UC held meetings with local farmers and explained how agroforestry could provide shade trees that ensure better cacao and nourish the soil while generating a second income stream, and how improved processing could lead to more consistent quality in the cocoa. The farmers said they’d give it a try if UC would come to them to buy rather than asking them to haul their product to market.
Fifty-two families joined the program, and their plots soon were certified as organic by the Intitute of Marketecology (IMO). By 2013, UC was exporting six tons of cocoa per year to 10 US bean-to-bar chocolate companies and gaining international recognition. It won the International Chocolate Awards, Good Food Awards and the Academy of Chocolate Awards, and Belize was on the chocolate map.
By 2016, UC’s network had grown to 2620 farmers, of whom 868 are women growing cacao in 3,194 hectares; and by 2016, farmers’ revenue had increased 61 percent. Meanwhile, consumers were gobbling up the product, and UC faced a challenge any businessman would envy: meeting the surging demand.

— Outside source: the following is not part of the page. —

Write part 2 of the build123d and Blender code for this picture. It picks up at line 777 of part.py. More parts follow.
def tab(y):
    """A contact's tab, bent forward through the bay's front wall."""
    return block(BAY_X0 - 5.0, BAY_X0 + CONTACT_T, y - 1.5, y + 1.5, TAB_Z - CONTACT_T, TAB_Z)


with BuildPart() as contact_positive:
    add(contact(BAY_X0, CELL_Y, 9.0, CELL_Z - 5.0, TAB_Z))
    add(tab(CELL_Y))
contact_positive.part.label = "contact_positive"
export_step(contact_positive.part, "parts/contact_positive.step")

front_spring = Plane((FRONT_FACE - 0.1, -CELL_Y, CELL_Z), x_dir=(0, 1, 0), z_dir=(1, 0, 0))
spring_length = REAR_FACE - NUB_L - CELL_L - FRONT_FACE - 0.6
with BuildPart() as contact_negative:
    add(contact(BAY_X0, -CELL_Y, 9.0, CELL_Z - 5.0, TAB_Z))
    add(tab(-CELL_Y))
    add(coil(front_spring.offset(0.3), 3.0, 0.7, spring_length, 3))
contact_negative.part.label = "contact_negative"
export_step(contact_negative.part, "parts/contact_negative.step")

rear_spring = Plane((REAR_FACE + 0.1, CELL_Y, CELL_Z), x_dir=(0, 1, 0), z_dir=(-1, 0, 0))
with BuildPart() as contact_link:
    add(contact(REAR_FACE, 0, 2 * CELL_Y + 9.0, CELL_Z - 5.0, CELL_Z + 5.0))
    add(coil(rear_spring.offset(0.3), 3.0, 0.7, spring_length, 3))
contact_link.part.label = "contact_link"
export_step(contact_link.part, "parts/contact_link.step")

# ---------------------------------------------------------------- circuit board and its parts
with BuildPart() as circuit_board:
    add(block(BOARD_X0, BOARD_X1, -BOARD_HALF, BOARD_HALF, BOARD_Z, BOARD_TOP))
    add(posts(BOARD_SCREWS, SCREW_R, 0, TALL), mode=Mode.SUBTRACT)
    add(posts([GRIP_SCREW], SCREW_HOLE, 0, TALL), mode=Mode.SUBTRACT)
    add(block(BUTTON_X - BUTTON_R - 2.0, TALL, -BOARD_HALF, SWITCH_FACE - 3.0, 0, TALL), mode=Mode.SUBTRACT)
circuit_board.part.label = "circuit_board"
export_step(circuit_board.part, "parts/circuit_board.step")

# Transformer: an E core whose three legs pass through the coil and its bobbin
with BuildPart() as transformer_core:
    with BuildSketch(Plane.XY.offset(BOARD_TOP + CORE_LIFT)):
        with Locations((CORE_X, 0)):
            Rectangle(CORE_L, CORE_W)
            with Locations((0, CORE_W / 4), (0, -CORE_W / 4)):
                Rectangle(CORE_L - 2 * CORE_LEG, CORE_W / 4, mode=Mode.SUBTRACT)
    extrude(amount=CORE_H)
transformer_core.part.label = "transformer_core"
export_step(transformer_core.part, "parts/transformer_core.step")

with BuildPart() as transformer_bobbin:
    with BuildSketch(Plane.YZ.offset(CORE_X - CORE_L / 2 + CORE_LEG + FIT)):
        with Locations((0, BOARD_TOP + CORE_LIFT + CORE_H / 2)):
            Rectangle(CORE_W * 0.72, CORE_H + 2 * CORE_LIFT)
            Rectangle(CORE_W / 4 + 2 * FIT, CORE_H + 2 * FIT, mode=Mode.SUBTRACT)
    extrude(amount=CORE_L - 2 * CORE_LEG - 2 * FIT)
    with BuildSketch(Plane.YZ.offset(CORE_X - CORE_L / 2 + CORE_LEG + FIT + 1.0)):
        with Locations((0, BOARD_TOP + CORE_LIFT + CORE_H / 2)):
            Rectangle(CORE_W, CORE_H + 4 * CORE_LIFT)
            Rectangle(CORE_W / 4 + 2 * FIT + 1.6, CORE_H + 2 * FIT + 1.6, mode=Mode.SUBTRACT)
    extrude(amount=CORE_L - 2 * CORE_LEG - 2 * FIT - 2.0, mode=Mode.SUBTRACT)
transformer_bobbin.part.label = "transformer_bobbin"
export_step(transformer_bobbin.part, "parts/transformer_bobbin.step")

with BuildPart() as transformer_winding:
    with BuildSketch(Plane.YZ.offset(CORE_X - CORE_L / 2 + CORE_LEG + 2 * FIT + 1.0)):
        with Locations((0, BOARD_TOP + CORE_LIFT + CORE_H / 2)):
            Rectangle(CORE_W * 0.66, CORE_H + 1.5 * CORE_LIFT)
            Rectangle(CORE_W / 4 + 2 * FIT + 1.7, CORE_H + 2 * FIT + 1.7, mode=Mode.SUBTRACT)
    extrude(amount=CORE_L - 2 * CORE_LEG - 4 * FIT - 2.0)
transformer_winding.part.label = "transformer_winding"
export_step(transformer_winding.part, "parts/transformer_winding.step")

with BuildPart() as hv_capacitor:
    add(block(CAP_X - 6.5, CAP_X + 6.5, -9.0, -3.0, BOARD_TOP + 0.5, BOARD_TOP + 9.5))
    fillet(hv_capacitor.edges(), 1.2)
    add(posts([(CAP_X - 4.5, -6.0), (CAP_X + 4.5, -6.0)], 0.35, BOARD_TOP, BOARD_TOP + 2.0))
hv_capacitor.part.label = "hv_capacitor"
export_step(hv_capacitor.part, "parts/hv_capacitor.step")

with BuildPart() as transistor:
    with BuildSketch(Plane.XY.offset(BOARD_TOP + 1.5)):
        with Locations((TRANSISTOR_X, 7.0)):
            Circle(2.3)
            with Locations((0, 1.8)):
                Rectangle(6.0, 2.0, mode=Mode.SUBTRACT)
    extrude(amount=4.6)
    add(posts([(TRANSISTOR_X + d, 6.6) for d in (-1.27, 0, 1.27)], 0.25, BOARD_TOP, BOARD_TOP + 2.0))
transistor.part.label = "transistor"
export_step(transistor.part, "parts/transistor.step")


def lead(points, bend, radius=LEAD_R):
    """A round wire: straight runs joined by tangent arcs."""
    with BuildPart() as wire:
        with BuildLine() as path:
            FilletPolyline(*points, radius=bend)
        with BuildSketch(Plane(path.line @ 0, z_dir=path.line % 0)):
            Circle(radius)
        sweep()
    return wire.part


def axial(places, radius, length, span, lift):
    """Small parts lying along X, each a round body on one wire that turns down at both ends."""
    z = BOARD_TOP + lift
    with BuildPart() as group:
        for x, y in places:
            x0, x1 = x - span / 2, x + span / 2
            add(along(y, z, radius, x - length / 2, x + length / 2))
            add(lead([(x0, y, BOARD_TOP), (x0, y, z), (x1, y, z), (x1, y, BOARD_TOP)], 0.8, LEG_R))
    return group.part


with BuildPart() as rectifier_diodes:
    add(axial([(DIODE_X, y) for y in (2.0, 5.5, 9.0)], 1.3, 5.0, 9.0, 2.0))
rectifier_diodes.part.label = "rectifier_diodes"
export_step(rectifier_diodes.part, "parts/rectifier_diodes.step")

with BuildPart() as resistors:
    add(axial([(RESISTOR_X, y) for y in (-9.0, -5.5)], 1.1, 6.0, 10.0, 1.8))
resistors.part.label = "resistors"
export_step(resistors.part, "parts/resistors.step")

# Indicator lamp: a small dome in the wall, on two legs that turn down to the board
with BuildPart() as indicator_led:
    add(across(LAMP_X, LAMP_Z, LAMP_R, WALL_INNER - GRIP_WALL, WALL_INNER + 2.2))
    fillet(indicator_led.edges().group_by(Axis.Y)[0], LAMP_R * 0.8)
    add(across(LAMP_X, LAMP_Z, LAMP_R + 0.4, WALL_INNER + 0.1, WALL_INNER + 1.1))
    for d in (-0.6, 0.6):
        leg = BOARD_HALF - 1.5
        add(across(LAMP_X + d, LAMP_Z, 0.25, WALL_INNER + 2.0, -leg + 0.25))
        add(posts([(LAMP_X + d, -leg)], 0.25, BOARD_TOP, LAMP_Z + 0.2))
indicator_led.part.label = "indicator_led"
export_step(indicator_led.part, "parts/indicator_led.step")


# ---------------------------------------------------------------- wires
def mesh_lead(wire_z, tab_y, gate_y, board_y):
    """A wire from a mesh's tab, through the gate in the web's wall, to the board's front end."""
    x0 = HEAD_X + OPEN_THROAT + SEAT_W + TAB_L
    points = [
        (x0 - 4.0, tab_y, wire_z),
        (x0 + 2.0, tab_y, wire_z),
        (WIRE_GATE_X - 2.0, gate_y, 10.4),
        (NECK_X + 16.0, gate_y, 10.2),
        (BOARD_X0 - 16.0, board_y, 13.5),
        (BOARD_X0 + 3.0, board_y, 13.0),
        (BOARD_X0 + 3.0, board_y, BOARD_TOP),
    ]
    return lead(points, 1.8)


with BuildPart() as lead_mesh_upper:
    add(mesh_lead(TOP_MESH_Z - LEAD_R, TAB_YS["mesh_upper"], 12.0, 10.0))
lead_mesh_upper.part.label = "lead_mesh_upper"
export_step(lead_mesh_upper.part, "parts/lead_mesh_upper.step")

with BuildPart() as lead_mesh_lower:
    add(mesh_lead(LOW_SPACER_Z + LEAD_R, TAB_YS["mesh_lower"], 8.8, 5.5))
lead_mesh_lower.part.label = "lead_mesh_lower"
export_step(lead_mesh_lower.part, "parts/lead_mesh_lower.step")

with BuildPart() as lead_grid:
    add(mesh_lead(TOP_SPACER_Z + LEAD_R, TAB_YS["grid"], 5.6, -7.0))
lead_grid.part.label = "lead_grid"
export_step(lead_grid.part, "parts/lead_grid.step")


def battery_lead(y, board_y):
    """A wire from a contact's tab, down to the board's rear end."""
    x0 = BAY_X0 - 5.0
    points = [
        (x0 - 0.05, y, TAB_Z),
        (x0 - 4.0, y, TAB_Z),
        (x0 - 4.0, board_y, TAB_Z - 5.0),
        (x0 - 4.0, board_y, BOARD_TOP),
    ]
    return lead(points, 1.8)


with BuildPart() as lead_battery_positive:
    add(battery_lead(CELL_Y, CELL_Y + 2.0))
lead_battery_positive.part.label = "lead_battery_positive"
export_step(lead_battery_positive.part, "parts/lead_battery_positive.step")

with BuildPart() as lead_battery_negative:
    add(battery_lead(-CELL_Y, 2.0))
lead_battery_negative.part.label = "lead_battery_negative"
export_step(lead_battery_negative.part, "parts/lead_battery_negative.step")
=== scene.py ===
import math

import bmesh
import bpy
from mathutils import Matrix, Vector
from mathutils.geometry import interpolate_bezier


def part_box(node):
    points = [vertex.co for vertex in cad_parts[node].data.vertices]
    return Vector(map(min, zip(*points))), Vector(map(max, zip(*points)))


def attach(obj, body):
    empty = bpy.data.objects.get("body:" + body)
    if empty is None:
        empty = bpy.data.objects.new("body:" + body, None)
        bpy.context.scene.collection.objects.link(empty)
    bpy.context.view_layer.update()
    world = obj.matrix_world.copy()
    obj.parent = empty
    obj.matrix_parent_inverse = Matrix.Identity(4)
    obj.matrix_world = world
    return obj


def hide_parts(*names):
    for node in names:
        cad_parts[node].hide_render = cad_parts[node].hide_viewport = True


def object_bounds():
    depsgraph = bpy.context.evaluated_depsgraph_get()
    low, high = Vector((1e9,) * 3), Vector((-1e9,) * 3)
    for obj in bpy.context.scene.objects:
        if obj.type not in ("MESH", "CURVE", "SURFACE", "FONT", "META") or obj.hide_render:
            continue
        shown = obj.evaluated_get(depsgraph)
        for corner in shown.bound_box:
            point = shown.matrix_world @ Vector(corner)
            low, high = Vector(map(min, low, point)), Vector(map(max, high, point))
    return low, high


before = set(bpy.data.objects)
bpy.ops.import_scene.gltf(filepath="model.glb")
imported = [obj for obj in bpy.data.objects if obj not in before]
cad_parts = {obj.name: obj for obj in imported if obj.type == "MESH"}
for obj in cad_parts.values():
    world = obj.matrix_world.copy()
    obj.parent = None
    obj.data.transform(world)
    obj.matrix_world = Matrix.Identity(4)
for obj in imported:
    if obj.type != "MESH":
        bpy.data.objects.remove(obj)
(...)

But orders for Maya Mountain Cocoa were backing up, and it became clear that Belize did not have the capacity to satisfy that market, so Stone turned to neighboring Guatemala. The country was home to the same Maya communities (Q’echi’ and Mopan), and it produced much more cocoa (2,000 tons) than Belize did while facing the same quality challenges that Belize had when UC first showed up.
It also had interested U.S. buyers, such as Lake Champlain Chocolate, which had an affiliation with local NGO Fundación Lachua and was interested in buying cocoa. They met with Stone and hired her as a consultant to replicate the processes she’d undertaken in Belize, and soon they were buying six tons per year themselves.
The Guatemalan government then began to invest in chocolate projects as well, promoting best practices across the region.
With this momentum, Stone and her partners created a second company, Cacao Verapaz, to buy from select community associations rather than individual farmers. The company provides training and technical assistance to communities, as well as controlling the quality.
More than 40 chocolate companies buy from Guatemala, but most consumers still don’t know about single-source cocoa. So UC acquired a cocoa broker in the U.S. and is importing cocoa from select communities in a half-dozen countries, and selling more than 200 tons of community-specific cocoa to more than 130 chocolatiers.
"We are still very small compared to the international cocoa and chocolate market in general, but we are some of the biggest value chains in terms of bean-to-bar," said Stone. "This phenomenon is beginning to grow in many geographies, and we want to be part of it, creating authentic and lasting relationships with quality producers around the world."